Hello. doorART Mark in San Francisco (does your Mum call you that?), Kimberley in Philadelphia, Stephanie in Portland, Sean in China, and Josh in New York – thanks for signing up to the Daily Email.
Last year a British man called John Hogan went on holiday to Greece with his wife, his six-year-old son and his two-year-old daughter. Following a family row, he threw his son from a balcony and killed him. Then, holding his daughter, he threw himself off as well. He and his daughter survived.
This week he was cleared of murder and sent to a psychiatric unit. The judge said he ‘was incapable of murdering his son’ and his ‘responsibility was diminished’ because of his state of mind. It is the latest in a series of cases that have seen people acquitted of murder for this reason.
John Hogan’s ex-wife says it is as if her son ‘died for nothing’. But would it have been right to punish John Hogan in the same way as another with no psychological issues?

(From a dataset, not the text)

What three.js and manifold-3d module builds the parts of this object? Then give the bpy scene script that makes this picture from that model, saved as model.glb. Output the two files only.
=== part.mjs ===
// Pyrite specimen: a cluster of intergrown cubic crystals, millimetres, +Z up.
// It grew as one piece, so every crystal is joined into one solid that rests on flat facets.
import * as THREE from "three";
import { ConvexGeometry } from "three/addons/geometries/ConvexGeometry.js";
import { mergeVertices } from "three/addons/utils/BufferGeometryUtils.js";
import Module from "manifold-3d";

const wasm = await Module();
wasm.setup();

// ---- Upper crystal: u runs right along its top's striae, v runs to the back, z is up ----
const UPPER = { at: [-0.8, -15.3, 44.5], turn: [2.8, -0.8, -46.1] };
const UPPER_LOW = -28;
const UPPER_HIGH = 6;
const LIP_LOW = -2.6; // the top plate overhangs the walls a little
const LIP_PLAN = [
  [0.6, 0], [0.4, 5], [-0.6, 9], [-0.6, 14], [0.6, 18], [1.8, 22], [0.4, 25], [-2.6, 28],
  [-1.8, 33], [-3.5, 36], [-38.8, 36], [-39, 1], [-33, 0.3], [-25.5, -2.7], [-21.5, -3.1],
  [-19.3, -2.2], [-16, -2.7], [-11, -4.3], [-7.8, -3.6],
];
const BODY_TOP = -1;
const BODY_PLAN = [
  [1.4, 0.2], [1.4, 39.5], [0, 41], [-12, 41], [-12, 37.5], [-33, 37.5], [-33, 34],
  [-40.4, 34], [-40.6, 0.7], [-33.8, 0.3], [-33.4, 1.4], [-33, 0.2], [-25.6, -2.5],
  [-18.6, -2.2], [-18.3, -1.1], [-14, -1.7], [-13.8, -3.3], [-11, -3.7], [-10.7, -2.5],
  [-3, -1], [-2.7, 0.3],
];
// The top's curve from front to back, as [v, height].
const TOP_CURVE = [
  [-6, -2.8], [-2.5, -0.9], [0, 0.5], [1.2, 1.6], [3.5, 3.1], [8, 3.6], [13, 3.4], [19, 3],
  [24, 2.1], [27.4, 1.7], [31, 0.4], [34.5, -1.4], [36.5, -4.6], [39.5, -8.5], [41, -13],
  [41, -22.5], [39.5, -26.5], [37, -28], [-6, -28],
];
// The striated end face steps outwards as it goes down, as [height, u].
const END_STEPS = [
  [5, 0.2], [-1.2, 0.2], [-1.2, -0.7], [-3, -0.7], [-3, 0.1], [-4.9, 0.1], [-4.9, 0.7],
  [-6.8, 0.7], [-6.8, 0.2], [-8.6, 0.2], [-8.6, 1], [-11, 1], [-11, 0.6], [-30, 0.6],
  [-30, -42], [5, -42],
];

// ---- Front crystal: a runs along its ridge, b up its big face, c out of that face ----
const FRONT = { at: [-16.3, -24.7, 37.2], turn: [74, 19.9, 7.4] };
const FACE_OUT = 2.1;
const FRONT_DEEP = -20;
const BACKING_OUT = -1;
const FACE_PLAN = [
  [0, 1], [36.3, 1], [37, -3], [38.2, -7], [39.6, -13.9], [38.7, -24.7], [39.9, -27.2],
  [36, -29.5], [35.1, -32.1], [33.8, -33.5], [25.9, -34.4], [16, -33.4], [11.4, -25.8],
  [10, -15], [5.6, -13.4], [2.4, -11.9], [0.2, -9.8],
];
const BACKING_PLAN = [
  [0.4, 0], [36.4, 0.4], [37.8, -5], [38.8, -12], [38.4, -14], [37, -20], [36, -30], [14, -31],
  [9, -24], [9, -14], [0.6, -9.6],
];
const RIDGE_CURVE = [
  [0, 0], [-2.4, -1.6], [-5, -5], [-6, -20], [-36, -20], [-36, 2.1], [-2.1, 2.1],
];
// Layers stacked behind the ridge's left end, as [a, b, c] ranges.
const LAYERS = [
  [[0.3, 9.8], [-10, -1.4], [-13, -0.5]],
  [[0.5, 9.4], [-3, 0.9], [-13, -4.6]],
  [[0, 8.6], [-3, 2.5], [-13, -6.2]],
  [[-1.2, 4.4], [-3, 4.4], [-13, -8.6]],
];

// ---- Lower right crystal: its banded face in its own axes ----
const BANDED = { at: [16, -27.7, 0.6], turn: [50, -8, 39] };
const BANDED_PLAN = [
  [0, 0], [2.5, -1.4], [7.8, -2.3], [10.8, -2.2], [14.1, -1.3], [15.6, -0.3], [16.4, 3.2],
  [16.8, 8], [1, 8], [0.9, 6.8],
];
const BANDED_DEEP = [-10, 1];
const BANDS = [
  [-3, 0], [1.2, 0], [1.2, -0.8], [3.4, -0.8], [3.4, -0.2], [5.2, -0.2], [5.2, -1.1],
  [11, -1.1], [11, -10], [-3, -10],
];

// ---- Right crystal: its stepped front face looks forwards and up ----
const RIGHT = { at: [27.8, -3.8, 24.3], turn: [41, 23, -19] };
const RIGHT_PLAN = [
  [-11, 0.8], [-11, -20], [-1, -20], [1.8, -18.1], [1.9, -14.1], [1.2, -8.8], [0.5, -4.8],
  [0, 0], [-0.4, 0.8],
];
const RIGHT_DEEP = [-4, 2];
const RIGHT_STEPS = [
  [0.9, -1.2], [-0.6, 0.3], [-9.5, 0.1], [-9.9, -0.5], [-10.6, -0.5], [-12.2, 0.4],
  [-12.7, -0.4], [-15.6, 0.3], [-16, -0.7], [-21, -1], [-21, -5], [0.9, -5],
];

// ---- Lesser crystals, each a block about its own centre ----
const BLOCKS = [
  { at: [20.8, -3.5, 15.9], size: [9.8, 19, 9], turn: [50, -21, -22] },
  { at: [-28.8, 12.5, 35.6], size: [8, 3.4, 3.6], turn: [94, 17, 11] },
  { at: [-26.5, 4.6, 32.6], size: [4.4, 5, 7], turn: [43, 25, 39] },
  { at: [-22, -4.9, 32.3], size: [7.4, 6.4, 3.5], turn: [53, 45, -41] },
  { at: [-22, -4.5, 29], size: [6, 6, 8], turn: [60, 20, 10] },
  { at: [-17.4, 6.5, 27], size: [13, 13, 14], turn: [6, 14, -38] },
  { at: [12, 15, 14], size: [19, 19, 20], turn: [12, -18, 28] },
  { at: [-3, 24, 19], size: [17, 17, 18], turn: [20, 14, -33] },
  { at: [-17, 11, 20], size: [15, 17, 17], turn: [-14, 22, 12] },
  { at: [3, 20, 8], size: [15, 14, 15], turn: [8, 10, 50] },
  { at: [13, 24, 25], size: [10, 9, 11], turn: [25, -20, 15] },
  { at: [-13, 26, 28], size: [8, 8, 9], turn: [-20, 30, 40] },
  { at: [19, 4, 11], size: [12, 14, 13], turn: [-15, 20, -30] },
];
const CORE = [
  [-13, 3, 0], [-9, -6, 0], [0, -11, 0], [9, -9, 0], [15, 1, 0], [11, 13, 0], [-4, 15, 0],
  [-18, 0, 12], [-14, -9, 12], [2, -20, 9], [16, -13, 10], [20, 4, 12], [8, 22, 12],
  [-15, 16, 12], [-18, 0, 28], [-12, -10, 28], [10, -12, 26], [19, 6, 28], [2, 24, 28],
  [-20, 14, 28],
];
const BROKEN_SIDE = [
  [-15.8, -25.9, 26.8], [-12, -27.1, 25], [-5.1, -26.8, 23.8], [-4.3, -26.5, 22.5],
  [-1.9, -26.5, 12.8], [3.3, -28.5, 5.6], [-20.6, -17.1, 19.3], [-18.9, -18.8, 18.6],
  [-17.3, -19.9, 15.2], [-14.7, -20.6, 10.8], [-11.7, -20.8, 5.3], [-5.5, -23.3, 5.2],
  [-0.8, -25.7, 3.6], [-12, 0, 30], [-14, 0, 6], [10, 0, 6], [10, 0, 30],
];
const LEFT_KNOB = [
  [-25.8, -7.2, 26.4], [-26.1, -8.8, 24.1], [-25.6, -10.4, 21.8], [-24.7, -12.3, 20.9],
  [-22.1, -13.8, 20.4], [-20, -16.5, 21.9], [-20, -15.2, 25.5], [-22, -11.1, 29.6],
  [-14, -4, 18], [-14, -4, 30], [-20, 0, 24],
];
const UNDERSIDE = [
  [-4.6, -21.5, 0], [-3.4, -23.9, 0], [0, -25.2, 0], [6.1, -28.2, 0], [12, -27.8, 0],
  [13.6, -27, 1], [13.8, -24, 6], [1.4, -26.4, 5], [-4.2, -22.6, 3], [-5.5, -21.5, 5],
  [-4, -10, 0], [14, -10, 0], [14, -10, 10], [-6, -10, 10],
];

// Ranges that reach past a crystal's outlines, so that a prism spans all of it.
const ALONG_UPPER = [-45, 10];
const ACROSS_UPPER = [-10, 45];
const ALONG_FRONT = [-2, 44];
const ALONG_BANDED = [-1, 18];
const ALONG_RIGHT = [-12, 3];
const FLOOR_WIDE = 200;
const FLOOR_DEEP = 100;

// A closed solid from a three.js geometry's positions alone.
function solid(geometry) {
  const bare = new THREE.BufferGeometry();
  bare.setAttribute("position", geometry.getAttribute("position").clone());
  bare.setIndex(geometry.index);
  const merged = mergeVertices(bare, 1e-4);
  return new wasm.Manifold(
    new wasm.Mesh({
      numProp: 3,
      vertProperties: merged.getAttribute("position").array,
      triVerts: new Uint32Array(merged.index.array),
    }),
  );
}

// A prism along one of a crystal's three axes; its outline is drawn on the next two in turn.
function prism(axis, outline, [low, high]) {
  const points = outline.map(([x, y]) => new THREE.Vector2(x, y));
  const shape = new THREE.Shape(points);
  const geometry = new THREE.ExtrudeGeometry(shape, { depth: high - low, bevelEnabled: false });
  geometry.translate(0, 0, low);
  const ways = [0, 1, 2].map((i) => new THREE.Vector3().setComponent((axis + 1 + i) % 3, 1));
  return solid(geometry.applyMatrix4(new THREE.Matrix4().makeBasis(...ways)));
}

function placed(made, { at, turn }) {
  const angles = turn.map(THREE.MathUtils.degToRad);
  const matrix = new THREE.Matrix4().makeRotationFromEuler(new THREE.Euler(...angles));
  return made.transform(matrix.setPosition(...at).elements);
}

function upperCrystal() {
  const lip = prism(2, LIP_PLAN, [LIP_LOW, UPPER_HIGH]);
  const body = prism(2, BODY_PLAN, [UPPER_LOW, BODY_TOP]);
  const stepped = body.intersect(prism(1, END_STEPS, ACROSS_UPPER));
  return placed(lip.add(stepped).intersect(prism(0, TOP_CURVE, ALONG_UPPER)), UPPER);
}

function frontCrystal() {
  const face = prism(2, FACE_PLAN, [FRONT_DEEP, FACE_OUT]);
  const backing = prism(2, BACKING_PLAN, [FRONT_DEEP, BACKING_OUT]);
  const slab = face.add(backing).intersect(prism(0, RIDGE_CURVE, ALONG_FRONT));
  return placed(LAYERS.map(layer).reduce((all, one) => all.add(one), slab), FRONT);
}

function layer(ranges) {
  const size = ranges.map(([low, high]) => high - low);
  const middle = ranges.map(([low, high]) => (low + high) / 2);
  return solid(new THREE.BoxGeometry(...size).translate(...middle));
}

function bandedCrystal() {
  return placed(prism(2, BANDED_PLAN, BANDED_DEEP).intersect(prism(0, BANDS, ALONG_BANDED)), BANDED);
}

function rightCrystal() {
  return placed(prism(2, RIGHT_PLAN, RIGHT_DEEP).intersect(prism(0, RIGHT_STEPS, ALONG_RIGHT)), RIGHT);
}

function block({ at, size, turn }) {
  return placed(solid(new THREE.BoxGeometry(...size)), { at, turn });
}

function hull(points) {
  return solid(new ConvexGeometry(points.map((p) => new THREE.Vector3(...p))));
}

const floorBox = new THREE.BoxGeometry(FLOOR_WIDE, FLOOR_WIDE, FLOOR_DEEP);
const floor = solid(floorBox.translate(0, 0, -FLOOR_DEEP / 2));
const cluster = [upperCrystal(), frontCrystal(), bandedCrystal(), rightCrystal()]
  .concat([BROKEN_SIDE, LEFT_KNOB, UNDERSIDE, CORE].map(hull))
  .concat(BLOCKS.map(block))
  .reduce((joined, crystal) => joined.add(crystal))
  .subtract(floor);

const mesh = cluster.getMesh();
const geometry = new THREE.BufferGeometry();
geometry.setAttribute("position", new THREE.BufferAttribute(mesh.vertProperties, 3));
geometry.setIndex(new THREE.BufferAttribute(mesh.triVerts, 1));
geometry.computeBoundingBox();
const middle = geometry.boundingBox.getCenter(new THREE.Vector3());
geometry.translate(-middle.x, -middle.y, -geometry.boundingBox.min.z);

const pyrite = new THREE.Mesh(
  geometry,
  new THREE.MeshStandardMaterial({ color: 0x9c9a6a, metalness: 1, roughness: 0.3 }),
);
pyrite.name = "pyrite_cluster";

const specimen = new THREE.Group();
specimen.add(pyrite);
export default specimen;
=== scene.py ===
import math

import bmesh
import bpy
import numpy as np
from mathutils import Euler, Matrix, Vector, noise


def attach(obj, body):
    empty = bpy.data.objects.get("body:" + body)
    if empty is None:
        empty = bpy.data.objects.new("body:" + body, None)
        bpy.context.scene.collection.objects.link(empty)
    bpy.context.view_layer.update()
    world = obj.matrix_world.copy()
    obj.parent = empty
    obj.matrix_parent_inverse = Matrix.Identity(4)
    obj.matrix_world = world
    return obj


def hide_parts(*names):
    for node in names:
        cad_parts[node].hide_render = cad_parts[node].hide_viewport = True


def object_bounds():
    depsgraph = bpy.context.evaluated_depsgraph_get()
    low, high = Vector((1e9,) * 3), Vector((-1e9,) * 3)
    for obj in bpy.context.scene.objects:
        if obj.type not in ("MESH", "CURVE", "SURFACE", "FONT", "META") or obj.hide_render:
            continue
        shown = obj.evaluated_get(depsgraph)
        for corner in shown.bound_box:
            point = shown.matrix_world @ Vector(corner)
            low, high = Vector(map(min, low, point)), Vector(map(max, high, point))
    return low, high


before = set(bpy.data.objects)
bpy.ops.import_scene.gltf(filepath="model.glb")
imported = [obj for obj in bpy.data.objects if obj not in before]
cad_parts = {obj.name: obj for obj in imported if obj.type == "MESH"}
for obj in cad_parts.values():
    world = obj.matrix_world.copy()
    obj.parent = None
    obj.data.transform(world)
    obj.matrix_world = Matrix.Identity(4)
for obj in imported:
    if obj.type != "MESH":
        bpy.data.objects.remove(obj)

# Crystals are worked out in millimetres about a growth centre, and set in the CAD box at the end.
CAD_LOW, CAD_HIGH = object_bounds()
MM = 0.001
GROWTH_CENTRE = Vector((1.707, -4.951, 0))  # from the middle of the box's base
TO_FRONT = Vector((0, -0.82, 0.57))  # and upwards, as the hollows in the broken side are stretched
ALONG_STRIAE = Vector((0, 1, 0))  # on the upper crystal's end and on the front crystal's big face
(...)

Are psychological problems an acceptable excuse for murder? Can they relieve someone of responsibility for their actions? Or are there some crimes where a punishment must be enforced?
These are the guests we have in today’s show:
John Finnegan, whose brother was killed by someone with paranoid schizophrenia
John, served 25 years in jail for manslaughter. He blogs as jailhouselawyer.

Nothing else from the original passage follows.